In “LÉGION TROUBLÉE”, what previously seemed to be innocent, foolish dolts now turn out to be a wildly assembled, fundamentally diverging, unpredictable military mass, commanded by something from above that lies in the unconscious. Whether this is fate or an imaginary, probably crazed commander, the fact that these beings are not in control of their own actions is particularly unsettling in the context of the military, invasion and forceful seizure of power that Henneken creates through his visual punctuation (canons, flags, helmets, etc.).

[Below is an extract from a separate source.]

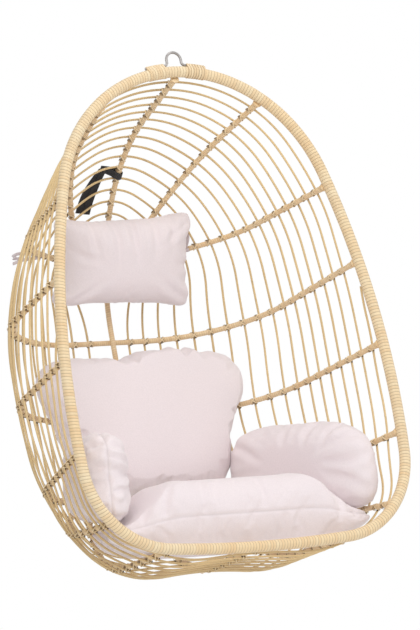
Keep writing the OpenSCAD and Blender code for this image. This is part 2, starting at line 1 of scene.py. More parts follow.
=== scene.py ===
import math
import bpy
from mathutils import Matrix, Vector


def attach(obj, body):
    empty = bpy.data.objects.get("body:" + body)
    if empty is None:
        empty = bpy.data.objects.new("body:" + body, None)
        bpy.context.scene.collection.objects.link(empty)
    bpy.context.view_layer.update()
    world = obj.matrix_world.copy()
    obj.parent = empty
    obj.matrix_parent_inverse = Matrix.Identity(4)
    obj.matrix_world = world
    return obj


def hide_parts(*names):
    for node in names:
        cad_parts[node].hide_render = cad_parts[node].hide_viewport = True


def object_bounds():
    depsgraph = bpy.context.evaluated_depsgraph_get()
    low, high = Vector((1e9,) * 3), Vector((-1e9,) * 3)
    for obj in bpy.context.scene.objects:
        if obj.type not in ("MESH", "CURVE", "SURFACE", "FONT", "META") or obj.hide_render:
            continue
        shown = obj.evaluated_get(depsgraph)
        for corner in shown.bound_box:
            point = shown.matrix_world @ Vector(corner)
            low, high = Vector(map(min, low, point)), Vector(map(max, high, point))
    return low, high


bl_info = {
    "name": "Hanging egg chair",
    "version": (1, 0, 0),
    "blender": (4, 5, 0),
    "location": "3D View > Sidebar > Egg chair",
    "description": "Wound, lashed and upholstered finish for the hanging egg chair",
    "category": "Object",
}

import bpy
import numpy as np
from bpy.props import FloatProperty, FloatVectorProperty, IntProperty, PointerProperty
from mathutils import Vector
from mathutils.bvhtree import BVHTree

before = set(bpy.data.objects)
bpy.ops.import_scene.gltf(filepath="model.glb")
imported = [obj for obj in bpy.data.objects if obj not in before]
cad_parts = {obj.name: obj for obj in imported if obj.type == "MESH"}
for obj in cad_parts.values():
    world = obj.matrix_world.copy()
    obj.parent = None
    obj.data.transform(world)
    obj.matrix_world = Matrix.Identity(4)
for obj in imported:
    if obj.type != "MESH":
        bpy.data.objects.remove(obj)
CAD_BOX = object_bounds()

# ---------------------------------------------------------------- the basket's own lines
# Lines are drawn in the rim's frame, in millimetres: x sideways, y depth behind the rim,
# z up the leaning rim plane from the middle of its bottom.
RIM_HEIGHT, RIM_WIDTH, WIDEST_AT = 1080.0, 810.0, 300.0
TOP_R, CORNER_R, BOTTOM_R = 340.0, 196.0, 2900.0
RIM_OUT = 12.4  # outside of the wound rim
RIB_R, CANE_R, LOOP_R = 6.0, 2.6, 3.0
GAP = 0.25  # left between parts that touch
FOOT_R = TOP_R + RIM_OUT + GAP + LOOP_R  # radius of the loop's feet round the rim's top arc
JOINT = 2 * RIB_R + GAP  # from one rib's axis to another's where they touch
LEAN = math.radians(20.6)
HOOK_SEAT = 1122.0  # height of the hook seat up the rim plane
# the spine: its straight run and drop behind the rim top, its dome, its bend and rise under the seat
SPINE_OFF, SPINE_RUN, SPINE_DROP, DOME_R = 11.0, 175.0, math.radians(13.5), 420.0
SEAT_BEND_R, SEAT_RISE = 290.0, math.radians(3.1)
HOOP_OFF = 4.0  # how far a hoop starts inside the rim's centre line
CANES = 17
# first and last cane along the spine, from the rim's top and from its bottom, and how they crowd
CANES_ABOVE, CANES_BELOW, FRONT_CANE_BELOW = (37, 518, 0.06), (84, 535, 0.2), 32
SHIFTED_CANES, CANE_SHIFT = (3, 9, 16), 0.9  # canes that sit a little nearer the rim
MIDDLE = np.array([0.0, 150.0, 500.0])  # a point inside the basket; outward is away from it
OTHER_SIDE = np.array([-1, 1, 1])  # turns a point into its mirror image
LASHING_IN = 0.95 + 1.4 + 1.5  # how far the turns of a lashing stand off a rib


def unit(v):
    """A direction of length one."""
    return v / np.linalg.norm(v)


def at_rest(p):
    """Points of the rim's frame, in mm, as points of the chair's frame, in metres."""
    p = np.asarray(p, float)
    z = p[..., 2] - HOOK_SEAT
    c, s = math.cos(LEAN), math.sin(LEAN)
    return np.stack([p[..., 0], c * p[..., 1] + s * z, c * z - s * p[..., 1]], -1) / 1000


SIDE_RISE = RIM_HEIGHT - TOP_R - WIDEST_AT
SIDE_R = (SIDE_RISE**2 + (RIM_WIDTH / 2) ** 2 - TOP_R**2) / (RIM_WIDTH - 2 * TOP_R)
SIDE_C = np.array([-(SIDE_R - RIM_WIDTH / 2), WIDEST_AT])
TOP_C = np.array([0, RIM_HEIGHT - TOP_R])
BOTTOM_C = np.array([0, BOTTOM_R])


def corner_centre():
    """Centre of the corner arc, which touches the side arc and the bottom arc."""
    apart = np.linalg.norm(BOTTOM_C - SIDE_C)
    towards = (BOTTOM_C - SIDE_C) / apart
    along = ((SIDE_R - CORNER_R) ** 2 - (BOTTOM_R - CORNER_R) ** 2 + apart * apart) / (2 * apart)
    across = math.sqrt((SIDE_R - CORNER_R) ** 2 - along * along)
    return SIDE_C + along * towards + across * np.array([towards[1], -towards[0]])


CORNER_C = corner_centre()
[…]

If we follow Henneken’s idea of the “Imperium Schlemihlium”, essentially an autumn culture in which, according to the artist, we all find ourselves sooner or later, one question must be asked: what should we expect from this unbalanced mass? Are these legionaries to be tamed, particularly as we find ourselves among them and – horror of horrors – are part of them? Perhaps unexpectedly, this work is shaped by critical impetus, as “LÉGION TROUBLÉE” sees Henneken bring us a step closer to his interpretation of the brutal absurdity of our everyday existence, our culture, time and life.

Kirstin Strunz

(1)  The term “Imperium Schlemihlium” is found throughout Henneken’s work and is described in detail by Suzanne Hudson in the catalogue “Imperium Schlemihlium”. Veenman Publishers 2007.